## Job
Show every line of the records below that contains the word "bending".

------------------------------------------------------------

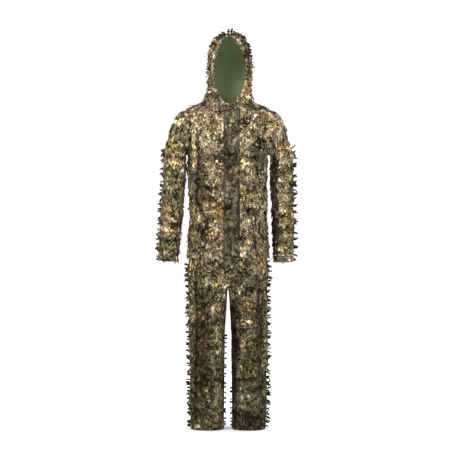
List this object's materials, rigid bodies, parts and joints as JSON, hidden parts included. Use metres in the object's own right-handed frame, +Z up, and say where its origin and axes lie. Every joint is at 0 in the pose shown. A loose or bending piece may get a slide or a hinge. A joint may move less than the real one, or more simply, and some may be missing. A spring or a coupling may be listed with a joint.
{
  "type": "ghillie suit",
  "caption": "Leafy woodland camouflage suit as worn: hooded zip jacket with storm flap over elasticated trousers, with bending sleeves and legs.",
  "frame": {"origin": "the middle of the trousers' waist, level with the waistband's top edge, where the wearer carries the suit", "axes": "+Z up along the body, front towards -Y, +X to the wearer's left"},
  "size_m": [0.6242, 0.2836, 1.7439],
  "materials": {
    "printed_cloth": "matt printed polyester with a woodland foliage pattern and sewn leaves",
    "leaf_cloth": "matt laser-cut leaf cloth, printed as the suit is",
    "lining": "matt plain green mesh",
    "elastic": "matt ribbed webbing",
    "zip_plastic": "matt moulded coil and woven tape",
    "zip_metal": "dull bronze lacquer, worn at its edges"
  },
  "bodies": {
    "trousers": {"trousers_front_left": "printed_cloth", "trousers_front_right": "printed_cloth", "trousers_back_left": "printed_cloth", "trousers_back_right": "printed_cloth", "waistband": "printed_cloth", "waist_elastic": "elastic", "leg_top_left": "printed_cloth", "leg_top_right": "printed_cloth"},
    "jacket": {"jacket_back": "printed_cloth", "jacket_front_left": "printed_cloth", "jacket_front_right": "printed_cloth", "jacket_hem": "printed_cloth", "jacket_hem_elastic": "elastic", "hood_collar": "printed_cloth", "chin_rim": "printed_cloth", "hang_loop": "elastic", "zip_teeth_left": "zip_plastic", "zip_teeth_right": "zip_plastic", "zip_tape_left": "zip_plastic", "zip_tape_right": "zip_plastic", "zip_retainer_box": "zip_plastic", "sleeve_head_left": "printed_cloth", "sleeve_head_right": "printed_cloth"},
    "storm_flap": {"storm_flap": "printed_cloth"},
    "zip_slider": {"zip_slider": "zip_metal"},
    "zip_pull": {"zip_pull": "zip_metal"},
    "hood": {"hood_shell": "printed_cloth", "hood_lining": "lining", "hood_rim": "printed_cloth", "hood_leaves": "leaf_cloth"},
    "upper_sleeve_left": {"sleeve_upper_left": "printed_cloth", "sleeve_elbow_left": "printed_cloth", "sleeve_upper_leaves_left": "leaf_cloth"},
    "lower_sleeve_left": {"sleeve_lower_left": "printed_cloth", "cuff_left": "printed_cloth", "cuff_elastic_left": "elastic", "sleeve_lower_leaves_left": "leaf_cloth"},
    "upper_leg_left": {"leg_upper_left": "printed_cloth", "leg_knee_left": "printed_cloth", "leg_upper_leaves_left": "leaf_cloth"},
    "lower_leg_left": {"leg_lower_left": "printed_cloth", "leg_hem_left": "printed_cloth", "leg_hem_elastic_left": "elastic", "leg_lower_leaves_left": "leaf_cloth"},
    "upper_sleeve_right": {"sleeve_upper_right": "printed_cloth", "sleeve_elbow_right": "printed_cloth", "sleeve_upper_leaves_right": "leaf_cloth"},
    "lower_sleeve_right": {"sleeve_lower_right": "printed_cloth", "cuff_right": "printed_cloth", "cuff_elastic_right": "elastic", "sleeve_lower_leaves_right": "leaf_cloth"},
    "upper_leg_right": {"leg_upper_right": "printed_cloth", "leg_knee_right": "printed_cloth", "leg_upper_leaves_right": "leaf_cloth"},
    "lower_leg_right": {"leg_lower_right": "printed_cloth", "leg_hem_right": "printed_cloth", "leg_hem_elastic_right": "elastic", "leg_lower_leaves_right": "leaf_cloth"}
  },
  "joints": [
    {"name": "jacket_lift", "type": "slide", "parent": "trousers", "child": "jacket", "axis": [0, 0, 1], "range_m": [0, 0.3]},
    {"name": "storm_flap_open", "type": "hinge", "parent": "jacket", "child": "storm_flap", "pos_m": [0.0521, -0.13199, -0.14], "axis": [0, 0.035, 0.9994], "range_deg": [0, 100]},
    {"name": "zip_slide", "type": "slide", "parent": "jacket", "child": "zip_slider", "axis": [0, 0.035, 0.9994], "range_m": [-0.626, 0]},
    {"name": "zip_pull_swing", "type": "hinge", "parent": "zip_slider", "child": "zip_pull", "pos_m": [0, -0.10702, 0.50231], "axis": [-1, 0, 0], "range_deg": [0, 8]},
    {"name": "hood_fold", "type": "hinge", "parent": "jacket", "child": "hood", "pos_m": [0, 0.1157, 0.6448], "axis": [-1, 0, 0], "range_deg": [0, 75]},
    {"name": "shoulder_left", "type": "hinge", "parent": "jacket", "child": "upper_sleeve_left", "pos_m": [0.213, 0, 0.365], "axis": [0, -1, 0], "range_deg": [0, 65], "deforming": ["sleeve_head_left"]},
    {"name": "elbow_left", "type": "hinge", "parent": "upper_sleeve_left", "child": "lower_sleeve_left", "pos_m": [0.23862, 0, 0.10096], "axis": [-0.9998, 0, -0.0175], "range_deg": [0, 90], "deforming": ["sleeve_elbow_left"]},
    {"name": "hip_left", "type": "hinge", "parent": "trousers", "child": "upper_leg_left", "pos_m": [0.091, 0, -0.345], "axis": [-1, 0, 0], "range_deg": [-25, 40], "deforming": ["leg_top_left"]},
    {"name": "knee_left", "type": "hinge", "parent": "upper_leg_left", "child": "lower_leg_left", "pos_m": [0.091, 0, -0.56], "axis": [1, 0, 0], "range_deg": [0, 90], "deforming": ["leg_knee_left"]},
    {"name": "shoulder_right", "type": "hinge", "parent": "jacket", "child": "upper_sleeve_right", "pos_m": [-0.213, 0, 0.365], "axis": [0, 1, 0], "range_deg": [0, 65], "deforming": ["sleeve_head_right"]},
    {"name": "elbow_right", "type": "hinge", "parent": "upper_sleeve_right", "child": "lower_sleeve_right", "pos_m": [-0.2511, 0, 0.1048], "axis": [-0.9969, 0, 0.0785], "range_deg": [0, 90], "deforming": ["sleeve_elbow_right"]},
    {"name": "hip_right", "type": "hinge", "parent": "trousers", "child": "upper_leg_right", "pos_m": [-0.091, 0, -0.345], "axis": [-1, 0, 0], "range_deg": [-25, 40], "deforming": ["leg_top_right"]},
    {"name": "knee_right", "type": "hinge", "parent": "upper_leg_right", "child": "lower_leg_right", "pos_m": [-0.091, 0, -0.56], "axis": [1, 0, 0], "range_deg": [0, 90], "deforming": ["leg_knee_right"]}
  ]
}
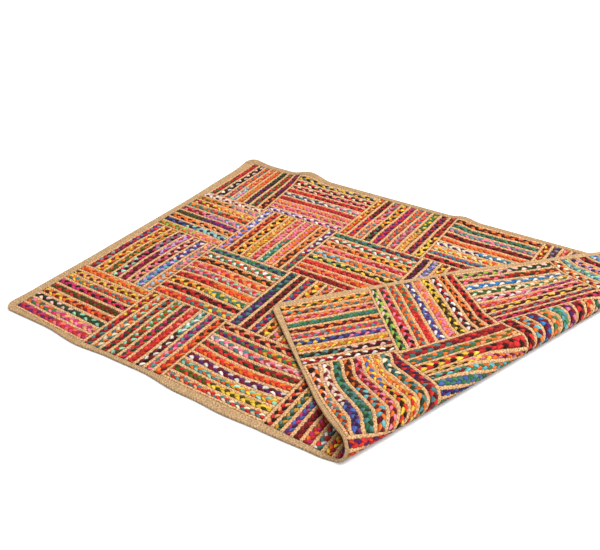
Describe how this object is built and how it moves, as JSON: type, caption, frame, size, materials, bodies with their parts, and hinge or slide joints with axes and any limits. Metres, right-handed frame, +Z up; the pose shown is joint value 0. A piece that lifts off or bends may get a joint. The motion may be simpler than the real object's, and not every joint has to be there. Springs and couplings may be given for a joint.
{
  "type": "rag rug",
  "caption": "Rectangular rug of rag and jute plaits sewn in a basket-weave of square panels, one end folded back diagonally.",
  "frame": {"origin": "bottom centre of the laid rug's bounding box, on the floor", "axes": "+X along the rug's long side from the flat left end to the folded right end, +Z up through its thickness"},
  "size_m": [1.576, 1.2948, 0.063],
  "materials": {
    "rag_plait": "matte plaited cotton rag",
    "jute_plait": "matte plaited jute fibre"
  },
  "bodies": {
    "root": {"panel_1_1": "rag_plait", "panel_1_2": "rag_plait", "panel_1_3": "rag_plait", "panel_1_4": "rag_plait", "panel_2_1": "rag_plait", "panel_2_2": "rag_plait", "panel_2_3": "rag_plait", "panel_2_4": "rag_plait", "panel_3_1": "rag_plait", "panel_3_2": "rag_plait", "panel_3_3": "rag_plait", "panel_3_4": "rag_plait", "panel_4_1": "rag_plait", "panel_4_2": "rag_plait", "panel_4_3": "rag_plait", "panel_4_4": "rag_plait", "panel_5_1": "rag_plait", "panel_5_2": "rag_plait", "panel_5_3": "rag_plait", "panel_5_4": "rag_plait", "panel_6_1": "rag_plait", "panel_6_2": "rag_plait", "panel_6_3": "rag_plait", "panel_6_4": "rag_plait", "border": "jute_plait"}
  },
  "joints": []
}
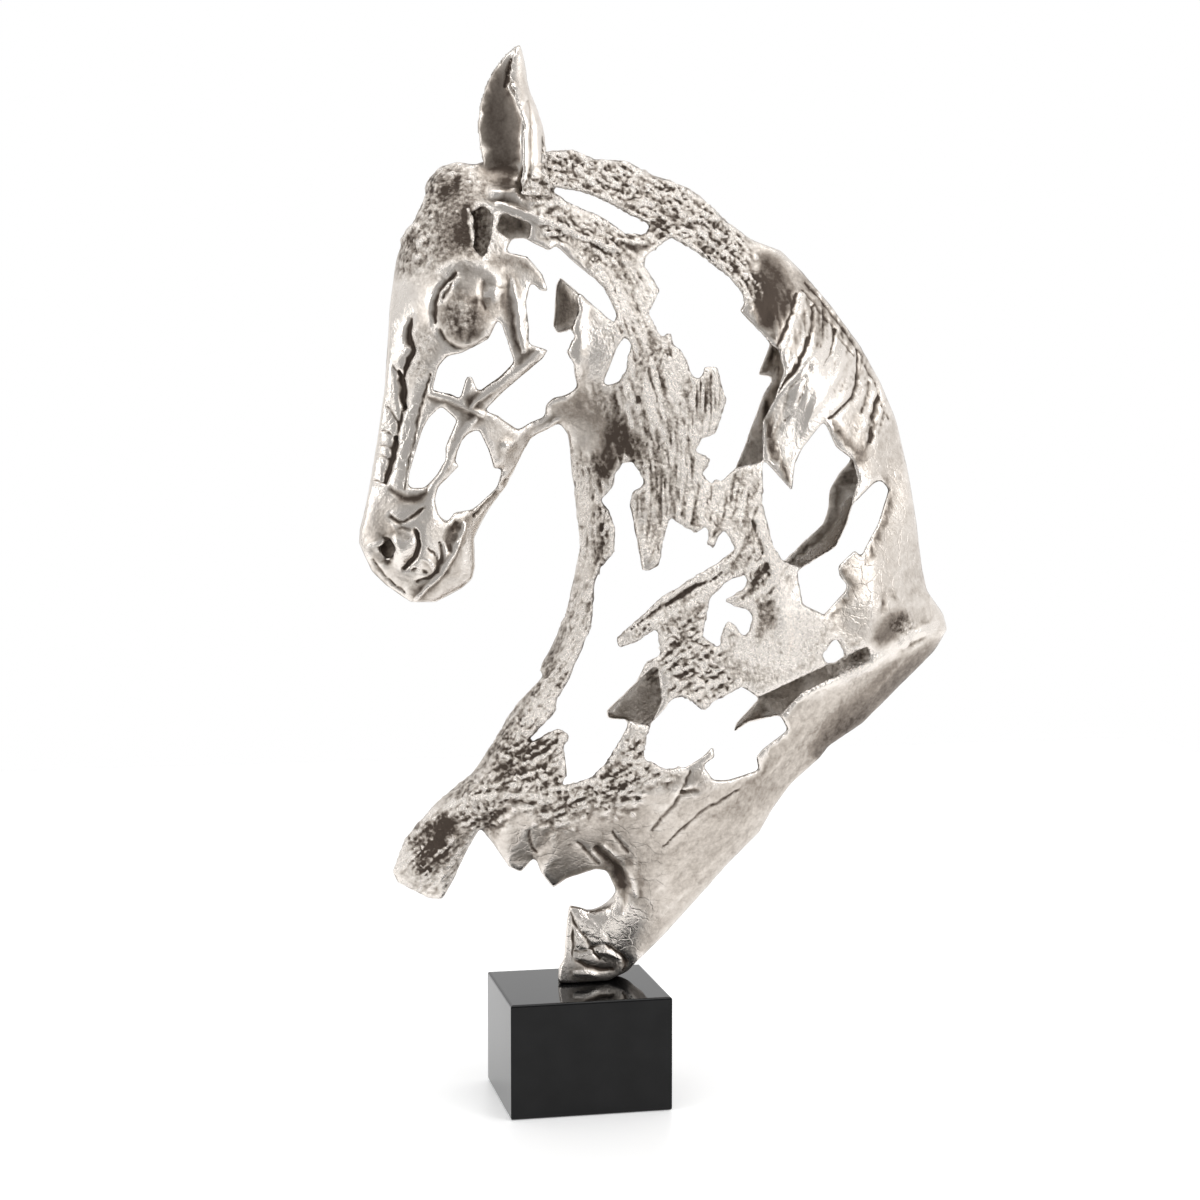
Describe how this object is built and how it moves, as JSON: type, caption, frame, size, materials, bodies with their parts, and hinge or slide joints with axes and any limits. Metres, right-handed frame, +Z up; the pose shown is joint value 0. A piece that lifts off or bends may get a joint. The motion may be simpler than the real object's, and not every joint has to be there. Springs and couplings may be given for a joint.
{
  "type": "horse head sculpture",
  "caption": "Openwork cast metal horse head and arched neck, torn open on both sides, standing on a small foot on a polished black block.",
  "frame": {"origin": "middle of the black block's underside", "axes": "+Z up, the horse looks along -X, its near side faces -Y"},
  "size_m": [0.415, 0.1246, 0.7075],
  "materials": {
    "cast_metal": "rough cast, silvered and rubbed back, brown-grey in the hollows",
    "polished_block": "polished black, mirror smooth"
  },
  "bodies": {
    "root": {"horse_head": "cast_metal", "plinth_block": "polished_block"}
  },
  "joints": []
}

------------------------------------------------------------

## Full answer
List this object's materials, rigid bodies, parts and joints as JSON, hidden parts included. Use metres in the object's own right-handed frame, +Z up, and say where its origin and axes lie. Every joint is at 0 in the pose shown. A loose or bending piece may get a slide or a hinge. A joint may move less than the real one, or more simply, and some may be missing. A spring or a coupling may be listed with a joint.
  "caption": "Leafy woodland camouflage suit as worn: hooded zip jacket with storm flap over elasticated trousers, with bending sleeves and legs.",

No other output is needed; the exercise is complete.